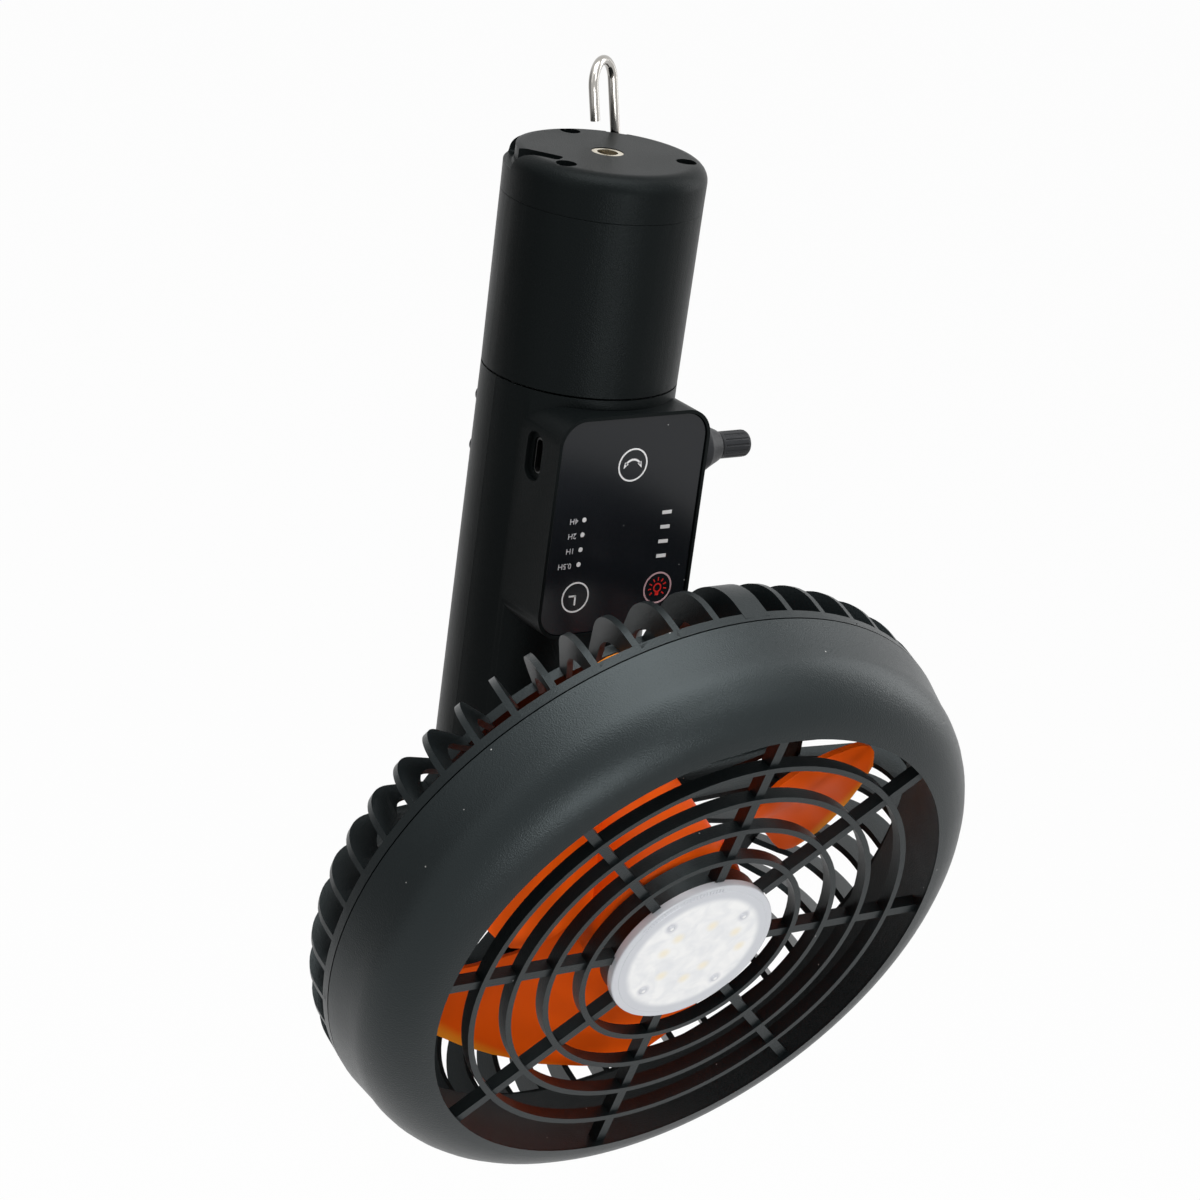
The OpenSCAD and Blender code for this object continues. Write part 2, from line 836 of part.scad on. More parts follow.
module neck_arm() {
  color([0.2, 0.22, 0.24])
    difference() {
      union() {
        at_pivot()
          rotate([0, 90, 0])
            cylinder(r = barrel_r, h = barrel_w, center = true, $fn = mid_fn);
        at_head()
          translate([barrel_w / 2, 0, 0])
            rotate([0, -90, 0])
              linear_extrude(height = barrel_w)
                polygon([[-reach, arm_low], [-head_depth - mount_t, -mount_r + 2],
                  [-head_depth - mount_t, arm_high + 1], [-reach, arm_high]]);
        at_head()
          translate([0, 0, -head_depth - mount_t - seat_gap])
            cylinder(r = mount_r, h = mount_t, $fn = mid_fn);
      }
      at_pivot()
        rotate([0, 90, 0])
          cylinder(r = tilt_pin_r + run_gap, h = barrel_w + 2, center = true, $fn = mid_fn);
      neck_screw_places()
        translate([0, 0, -10])
          cylinder(r = 1.6, h = 20, $fn = small_fn);
    }
}

module neck_screw_places() {
  at_head()
    for (a = [20, 90, 160])
      rotate([0, 0, a])
        translate([mount_r - 4.5, 0, -head_depth - mount_t - seat_gap])
          children();
}

module neck_screws() {
  color([0.3, 0.31, 0.33])
    neck_screw_places()
      rotate([180, 0, 0])
        small_screw(2.6, 1.6, 1.3, mount_t + 2.4);
}

// ---- cage, bezel and grille

opening_r = bezel_r - bezel_width;
bezel_c = [bezel_r - bezel_round, -bezel_round + 0.3];
rim_angle = acos((opening_r - bezel_c[0]) / bezel_round);
bezel_back_r = bezel_r + bezel_flare;
duct_r = opening_r + duct_flare;
ring_pitch = (opening_r - lens_r - first_ring_gap) / ring_count;
rib_front = -0.5;
rib_back = rib_front - rib_depth;
cup_r = lens_r - 0.6;
lens_seat = -2.1;
led_screw_ring = 16.2;

module front_guard() {
  color([0.27, 0.3, 0.33])
    at_head()
      difference() {
        union() {
          // bezel with the duct inside it
          rotate_extrude($fn = wide_fn)
            polygon(concat([[opening_r, -0.6]], arc_pts(bezel_c, bezel_round, rim_angle, 0, 9),
              [[bezel_back_r, -bezel_depth], [bezel_back_r - bezel_wall, -bezel_depth]],
              arc_pts(bezel_c, bezel_round - bezel_wall, 0, rim_angle - 12, 7),
              [[opening_r + bezel_wall + 0.4, -bezel_wall - 2], [duct_r + bezel_wall, -bezel_depth],
                [duct_r, -bezel_depth]]));
          for (i = [1 : ring_count])
            rotate_extrude($fn = wide_fn)
              translate([opening_r - ring_pitch * i - ring_w / 2, rib_back])
                square([ring_w, rib_depth]);
          for (i = [0 : spoke_count - 1])
            rotate([0, 0, 360 * i / spoke_count])
              translate([cup_r - 1, -spoke_w / 2, rib_back - 0.6])
                cube([opening_r - cup_r + 2, spoke_w, rib_depth - 0.2]);
          // cup of the lamp
          rotate_extrude($fn = mid_fn)
            polygon([[0, -lamp_depth], [cup_r - 1.2, -lamp_depth], [cup_r, -lamp_depth + 1.4],
              [cup_r, lens_seat + 0.4], [cup_r - 2, lens_seat + 0.4], [cup_r - 2, -lamp_depth + 1.6],
              [0, -lamp_depth + 1.6]]);
        }
        // seat of the lens
        translate([0, 0, lens_seat])
          cylinder(r = lens_r + 0.25, h = 6, $fn = wide_fn);
      }
}

flange_top = -bezel_depth - 0.4;
flange_low = flange_top - 2.6;
fin_out_c = [bezel_back_r - fin_round, flange_top - 6.4];
fin_in_c = [bezel_back_r - fin_depth - fin_in_round, flange_top - 6.1];
fin_rim_angle = 75;
back_ring_r = bezel_back_r - back_ring_in;
back_z = -head_depth;
skirt_r = bezel_r - bezel_wall - 0.9;

module fin_outline() {
  difference() {
    union() {
      intersection() {
        translate(fin_out_c)
          circle(r = fin_round, $fn = wide_fn);
        translate([fin_out_c[0], back_z])
          square([fin_round + 1, fin_out_c[1] - back_z]);
      }
      polygon([fin_out_c, fin_out_c + fin_round * [cos(fin_rim_angle), -sin(fin_rim_angle)],
        [back_ring_r, back_z + 0.5], [back_ring_r - 1, back_z + 0.5], [back_ring_r - 1, fin_out_c[1]]]);
      translate([fin_in_c[0], fin_out_c[1] - eps])
        square([bezel_back_r - fin_in_c[0], flange_top - 1 - fin_out_c[1]]);
    }
    translate(fin_in_c)
      circle(r = fin_in_round, $fn = wide_fn);
    translate([back_ring_r - 4, fin_in_c[1]])
      square([fin_in_c[0] + fin_in_round - back_ring_r + 4, 20]);
    polygon([[back_ring_r - 4, fin_in_c[1] + eps], [fin_in_c[0] + 4, fin_in_c[1] + eps],
      [fin_in_c[0] + 2.5, fin_in_c[1] - fin_in_round + 0.3], [back_ring_r - 4, back_z + 2.5]]);
  }
}

module fin(t) {
  rotate([90, 0, 0])
    translate([0, 0, -t / 2])
      linear_extrude(height = t)
        fin_outline();
}

module rear_cage() {
  color([0.22, 0.24, 0.26])
    at_head()
      difference() {
        union() {
          // flange with a skirt that goes into the bezel
          rotate_extrude($fn = wide_fn)
            polygon([[bezel_back_r - fin_depth, flange_low], [bezel_back_r, flange_low],
              [bezel_back_r, flange_top], [skirt_r, flange_top], [skirt_r, -bezel_depth + 5],
              [skirt_r - 1.8, -bezel_depth + 5], [skirt_r - 1.8, flange_top],
              [bezel_back_r - fin_depth, flange_top]]);
          for (i = [1 : fin_count - 1])
            rotate([0, 0, 90 + 360 * i / fin_count])
              fin(fin_t);
          rotate([0, 0, 90])
            fin(wide_rib);
          // flat ring, bars and hub of the back
          rotate_extrude($fn = wide_fn)
            translate([back_ring_r - back_ring_w, back_z])
              square([back_ring_w, 2.8]);
          for (i = [0 : fin_count / 2 - 1])
            rotate([0, 0, 90 + 720 * i / fin_count])
              translate([back_hub_r - 1, -back_bar_w / 2, back_z])
                cube([back_ring_r - back_ring_w - back_hub_r + 2, back_bar_w, back_bar_h]);
          translate([0, 0, back_z])
            cylinder(r = back_hub_r, h = 2.8, $fn = mid_fn);
        }
        neck_holes();
      }
}

module neck_holes() {
  for (a = [20, 90, 160])
    rotate([0, 0, a])
      translate([mount_r - 4.5, 0, -head_depth - 1])
        cylinder(r = 1.32, h = 8, $fn = small_fn);
}

module led_screw_places() {
  for (a = [38, 128, 218, 308])
    rotate([0, 0, a])
      translate([led_screw_ring, 0, 0])
        children();
}

module led_board() {
  color([0.92, 0.93, 0.9])
    at_head()
      union() {
        translate([0, 0, -lamp_depth + 1.6 + seat_gap])
          cylinder(r = cup_r - 2.4, h = 1.6, $fn = mid_fn);
        for (i = [0 : 11])
          rotate([0, 0, 30 * i])
            translate([11 - 1.4, -1.4, -lamp_depth + 3.2 + seat_gap - eps])
              cube([2.8, 2.8, 0.7]);
      }
}

module led_lens() {
  color([0.93, 0.95, 0.97, 0.8])
    at_head()
      rotate_extrude($fn = wide_fn)
        polygon([[0, lens_seat + 0.5 + lens_crown], [0, lens_seat + 1.9 + lens_crown],
          [lens_r * 0.5, lens_seat + 1.75 + lens_crown * 0.88],
          [lens_r * 0.8, lens_seat + 1.6 + lens_crown * 0.5],
          [lens_r - 0.7, lens_seat + 1.7], [lens_r, lens_seat + 1.1], [lens_r, lens_seat + seat_gap / 2],
          [cup_r - 2.3, lens_seat + seat_gap / 2], [cup_r - 2.6, lens_seat + 0.3 + lens_crown * 0.2],
          [lens_r * 0.5, lens_seat + 0.4 + lens_crown * 0.85]]);
}

module led_screws() {
  color([0.75, 0.76, 0.78])
    at_head()
      led_screw_places()
        translate([0, 0, -lamp_depth + 3.2 + 2 * seat_gap])
          cylinder(r = 1.5, h = 1, $fn = small_fn);
}

// ---- rotor and motor

hub_front = -11;
motor_back = -head_depth + 2.8 + seat_gap;
motor_front = hub_front - 6.4;
hub_low = motor_back + 3;

module fan_motor() {
  color([0.6, 0.61, 0.63])
    at_head()
      difference() {
        union() {
          translate([0, 0, motor_back])
            cylinder(r = motor_r, h = motor_front - motor_back - 1.2, $fn = mid_fn);
          translate([0, 0, motor_front - 1.2 - eps])
            cylinder(r = 4, h = 1.2, $fn = small_fn);
        }
        translate([0, 0, motor_front - 14])
          cylinder(r = shaft_r + run_gap, h = 20, $fn = mid_fn);
      }
}

module motor_shaft() {
  color([0.8, 0.81, 0.82])
    at_head()
      translate([0, 0, motor_front - 13.6])
        cylinder(r = shaft_r, h = hub_front - 2.6 - motor_front + 13.6, $fn = mid_fn);
}

// a blade is a part of a screw surface: its outline is cut in plan
blade_r = opening_r - tip_gap;
blade_over = root_lead + 4;
blade_h = blade_rise * (blade_sweep + 4 + blade_over);
blade_wedge = blade_t / blade_rise;
tip_round = 14;

function polar(r, a) = [r * cos(a), r * sin(a)];
function lead(f) = root_lead * (1 - f) * (1 - f);

module blade_plan() {
  polygon(concat(
    [for (i = [0 : 6]) let (f = i / 6) polar(rotor_hub_r - 2 + (0.86 * blade_r - rotor_hub_r + 2) * f, lead(f))],
    [for (i = [1 : 5]) let (f = 90 * i / 5)
      polar(blade_r * (0.86 + 0.14 * sin(f)), -tip_round * (1 - cos(f)))],
    [for (i = [1 : 12]) polar(blade_r, -tip_round - (blade_sweep - tip_round) * i / 12)],
    [for (i = [1 : 6]) let (f = i / 6) polar(blade_r + (rotor_hub_r - 2 - blade_r) * f,
      -blade_sweep + sweep_loss * f * (1.4 - 0.4 * f))]));
}

module blade() {
  intersection() {
    translate([0, 0, -blade_front - blade_rise * (blade_sweep + 4)])
      rotate([0, 0, -blade_sweep - 4])
        linear_extrude(height = blade_h, twist = -blade_h / blade_rise, slices = 32, convexity = 6)
          polygon([polar(rotor_hub_r - 1.6, 0), polar(blade_r + 4, 0), polar(blade_r + 4, -blade_wedge / 2),
            polar(blade_r + 4, -blade_wedge), polar(rotor_hub_r - 1.6, -blade_wedge)]);
    translate([0, 0, -head_depth])
      linear_extrude(height = head_depth)
        blade_plan();
  }
}

module fan_blades() {
  color([0.93, 0.42, 0.1])
    at_head()
      difference() {
        union() {
          rotate_extrude($fn = mid_fn)
            polygon([[0, hub_front - 2.6], [0, hub_front], [rotor_hub_r - 2.5, hub_front],
              [rotor_hub_r, hub_front - 2.5], [rotor_hub_r, hub_low], [rotor_hub_r - 2, hub_low],
              [rotor_hub_r - 2, hub_front - 2.6]]);
          translate([0, 0, hub_front - 5.8])
            cylinder(r = 4.5, h = 4, $fn = small_fn);
          for (i = [0 : blade_count - 1])
            rotate([0, 0, blade_turn + 360 * i / blade_count])
              blade();
        }
        translate([0, 0, hub_front - 9])
          cylinder(r = shaft_r + 0.02, h = 6.4, $fn = mid_fn);
      }
}

base_cap();
base_tube();
tripod_socket();
base_screws();
hook();
hook_pin();
swing_motor();
swivel_plate();
swivel_ring();
housing_front();
housing_rear();
housing_screws();
control_panel();
control_board();
usb_socket();
knob_collar();
speed_pot();
speed_knob();
battery_cells();
battery_frame();
neck_yoke();
tilt_pin();
neck_arm();
neck_screws();
rear_cage();
front_guard();
led_board();
led_lens();
led_screws();
fan_motor();
motor_shaft();
fan_blades();
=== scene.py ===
import bpy
import json
from math import cos, radians, sin
from mathutils import Matrix, Vector


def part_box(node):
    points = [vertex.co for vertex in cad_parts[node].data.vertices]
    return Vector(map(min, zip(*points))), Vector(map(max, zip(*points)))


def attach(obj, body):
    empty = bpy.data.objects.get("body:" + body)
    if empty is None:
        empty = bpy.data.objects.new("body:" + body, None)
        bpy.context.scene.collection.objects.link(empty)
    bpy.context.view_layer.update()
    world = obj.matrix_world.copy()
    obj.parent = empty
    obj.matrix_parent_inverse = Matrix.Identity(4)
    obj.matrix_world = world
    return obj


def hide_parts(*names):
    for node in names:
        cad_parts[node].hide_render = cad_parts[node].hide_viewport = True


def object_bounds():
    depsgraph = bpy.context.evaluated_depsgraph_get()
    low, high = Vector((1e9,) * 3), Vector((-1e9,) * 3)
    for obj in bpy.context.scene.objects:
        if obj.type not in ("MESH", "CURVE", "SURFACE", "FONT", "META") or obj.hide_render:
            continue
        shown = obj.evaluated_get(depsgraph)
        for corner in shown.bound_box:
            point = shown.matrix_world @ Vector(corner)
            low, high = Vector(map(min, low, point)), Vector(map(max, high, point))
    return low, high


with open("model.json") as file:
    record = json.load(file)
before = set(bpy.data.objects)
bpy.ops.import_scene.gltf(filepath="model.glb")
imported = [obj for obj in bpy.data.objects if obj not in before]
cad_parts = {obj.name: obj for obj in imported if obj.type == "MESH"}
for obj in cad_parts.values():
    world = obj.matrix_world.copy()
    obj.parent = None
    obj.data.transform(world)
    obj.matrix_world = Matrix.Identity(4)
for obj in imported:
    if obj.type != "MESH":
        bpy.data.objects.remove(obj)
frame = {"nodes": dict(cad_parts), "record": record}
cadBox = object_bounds()
mm = 0.001

# places of the base's flat end, the fan head and the panel, read from the frame
insertSunk = 0.15  # mm from the insert's face to the flat end
rotorBehind = 20  # mm from the lamp's plane back to the rotor's middle
mounts = {m["name"]: m for m in frame["record"]["mounts"]}
joints = {j["name"]: j for j in frame["record"]["behaviour"]["joints"]}
plateCentre = Vector(mounts["tripod_socket"]["pos_m"]) + Vector((0, 0, insertSunk * mm))
fanAxis = Vector(joints["fan_spin"]["axis"]).normalized()
headCentre = Vector(joints["fan_spin"]["pos_m"]) + rotorBehind * mm * fanAxis
headSide = Vector((1, 0, 0))
headUp = fanAxis.cross(headSide)
headTurn = Matrix((headSide, headUp, fanAxis)).transposed()
headPlace = Matrix.Translation(headCentre) @ headTurn.to_4x4()
capTop = Vector((plateCentre.x, plateCentre.y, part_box("base_cap")[1].z))
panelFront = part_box("control_panel")[0][1]


def metres(*lengths):
    return tuple(length * mm for length in lengths)


def ringPoint(radius, turn):  # turn in degrees
    return radius * cos(radians(turn)), radius * sin(radians(turn))


def deselectAll():
    if bpy.context.object and bpy.context.object.mode != "OBJECT":
        bpy.ops.object.mode_set(mode="OBJECT")
    bpy.ops.object.select_all(action="DESELECT")


def chosen(obj):
    deselectAll()
    obj.select_set(True)
    bpy.context.view_layer.objects.active = obj
    return obj


def keepTransform():
    bpy.ops.object.transform_apply(location=True, rotation=True, scale=True)


def settle(obj, place, name):  # the piece goes to its place, and the place into its mesh
    chosen(obj)
    obj.name = name
    obj.data.name = name
    obj.matrix_world = place @ obj.matrix_world
    keepTransform()
    return obj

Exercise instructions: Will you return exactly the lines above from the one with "base_cap();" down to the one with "shown = obj.evaluated_get(depsgraph)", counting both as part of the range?

Task output:
base_cap();
base_tube();
tripod_socket();
base_screws();
hook();
hook_pin();
swing_motor();
swivel_plate();
swivel_ring();
housing_front();
housing_rear();
housing_screws();
control_panel();
control_board();
usb_socket();
knob_collar();
speed_pot();
speed_knob();
battery_cells();
battery_frame();
neck_yoke();
tilt_pin();
neck_arm();
neck_screws();
rear_cage();
front_guard();
led_board();
led_lens();
led_screws();
fan_motor();
motor_shaft();
fan_blades();
=== scene.py ===
import bpy
import json
from math import cos, radians, sin
from mathutils import Matrix, Vector


def part_box(node):
    points = [vertex.co for vertex in cad_parts[node].data.vertices]
    return Vector(map(min, zip(*points))), Vector(map(max, zip(*points)))


def attach(obj, body):
    empty = bpy.data.objects.get("body:" + body)
    if empty is None:
        empty = bpy.data.objects.new("body:" + body, None)
        bpy.context.scene.collection.objects.link(empty)
    bpy.context.view_layer.update()
    world = obj.matrix_world.copy()
    obj.parent = empty
    obj.matrix_parent_inverse = Matrix.Identity(4)
    obj.matrix_world = world
    return obj


def hide_parts(*names):
    for node in names:
        cad_parts[node].hide_render = cad_parts[node].hide_viewport = True


def object_bounds():
    depsgraph = bpy.context.evaluated_depsgraph_get()
    low, high = Vector((1e9,) * 3), Vector((-1e9,) * 3)
    for obj in bpy.context.scene.objects:
        if obj.type not in ("MESH", "CURVE", "SURFACE", "FONT", "META") or obj.hide_render:
            continue
        shown = obj.evaluated_get(depsgraph)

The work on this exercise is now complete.